Los teléfonos inteligentes están con nosotros en cada vez más aspectos de nuestras actividades cotidianas. Nos acompañan a todas partes, cuando vamos a estudiar, al trabajo, cuando salimos con amigos o simplemente estamos en la calle, en el transporte público, en el cine (maldita manía de tenerlo encendido dentro de la sala), incluso cuando vamos al baño o nos preparamos para dormir.
Es algo que hemos aceptado, con mayor o menor grado de resignación, aunque todavía queda un resquicio de libertad en el que algunos de nosotros no estamos dispuestos a dejarnos invadir por el smartphone y sus insistentes interrupciones: la playa, sus cálidas arenas y sus refrescantes aguas plagadas de turistas embadurnados de bronceador.
Quiero desconectar y disfrutar de las vacaciones
Muchos son los motivos que pueden tentarme a llevar el teléfono inteligente a la playa. Para empezar, la posibilidad de hacer fotografías, capturar vídeos o comentar chascarrillos con los amigos. Pero si quiero desconectar de verdad, el único modo es dejar el móvil en casa y bajar con los complementos imprescindibles (toalla y poco más).
Tener el móvil cerca y recibir una notificación o una llamada, aunque no la responda, es como recibir la picadura molesta de un insecto que está ahí, incordiando permanentemente en segundo plano. Requiere de parte de mi atención, maximiza la angustia por el qué estará pasando en mi ausencia y minimiza las posibilidades de disfrute del momento.
Si quiero disfrutar de verdad, relajarme y olvidarme del mundo, el móvil no puede venir conmigo a la playa. Algunos me diréis que por lo menos debería llevarlo por si surge una situación de emergencia. Tenéis razón.

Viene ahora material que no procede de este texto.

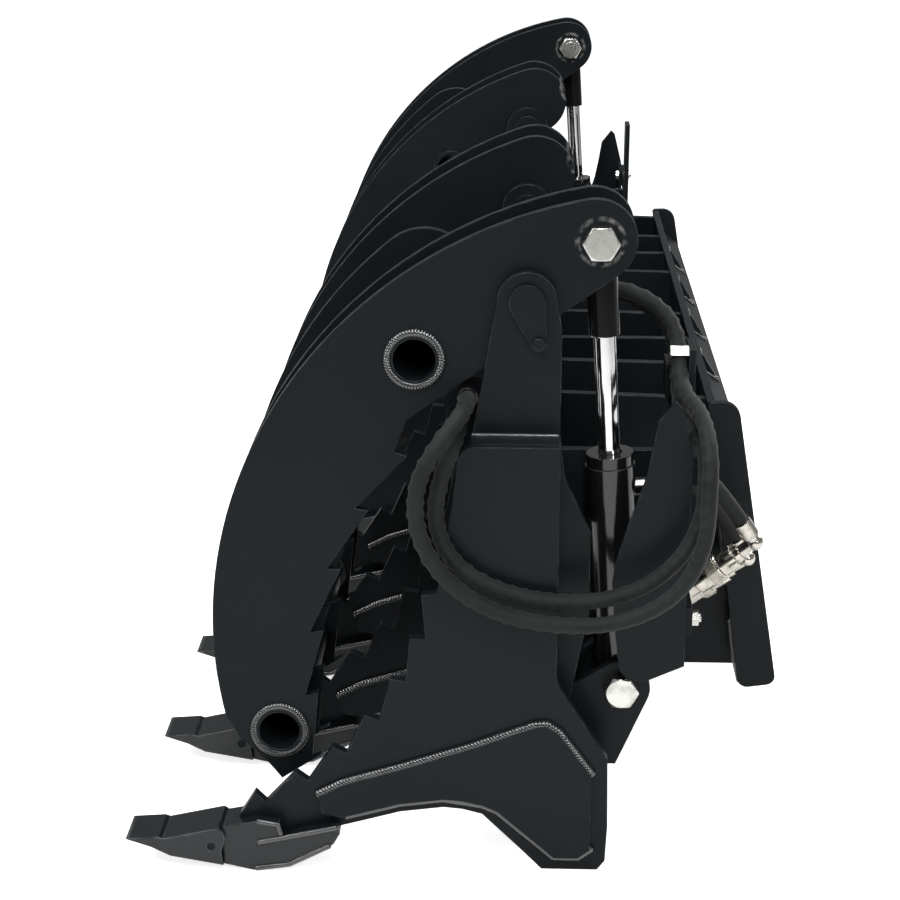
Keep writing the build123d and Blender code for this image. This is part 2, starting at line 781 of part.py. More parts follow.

Sobre todo si vas a un país de riesgo o a un paraje solitario. Pero como no es mi caso, el móvil es más una molestia en vacaciones que una ayuda. Además, para eso podemos optar por un modelo básico, que tenga llamadas, mensajes y poco más.
También está el tema de que la tecnología no suele llevarse bien con la arena, el sol directo y el agua. Aunque ya existen en el mercado muchos móviles capaces de resistir este tipo de inclemencias, sigo pensando que es mejor no tentar a la suerte llevándolo a un territorio tan hostil como una playa abarrotada de niños, mascotas y turistas despistados.
No quiero preocuparme por perder mi querido terminal
Por no hablar del asunto robos, sustracciones o pérdidas. En la playa, nuestro nivel de atención suele descender al estar más relajados, momento ideal para que un amigo de lo ajeno nos afane el valioso aparatito en un descuido.
¿Qué hacer? Pues hay dos opciones básicas: o estamos todo el rato preocupándonos o directamente no lo llevamos con nosotros. Como imaginaréis, soy más de esta segunda opción, al contrario de ese 37% que según un estudio elaborado por Tyco no se despega del móvil ni para bañarse o hace turnos con amigos y familiares para custodiar el preciado instrumento de comunicaciones.
También hay quien, en un intento desesperado, lo esconde bajo la toalla (un 12% según el mismo estudio) o le pide a un vecino de tumbona que le eche un vistazo (6%). Si la solución es mucho más sencilla: deja el móvil en la casa, hotel, apartamento, etc. durante unos minutos o incluso horas, verás como es posible estar desconectado de las redes sociales digitales y contactar más fácilmente con las analógicas que tienes a tu alrededor.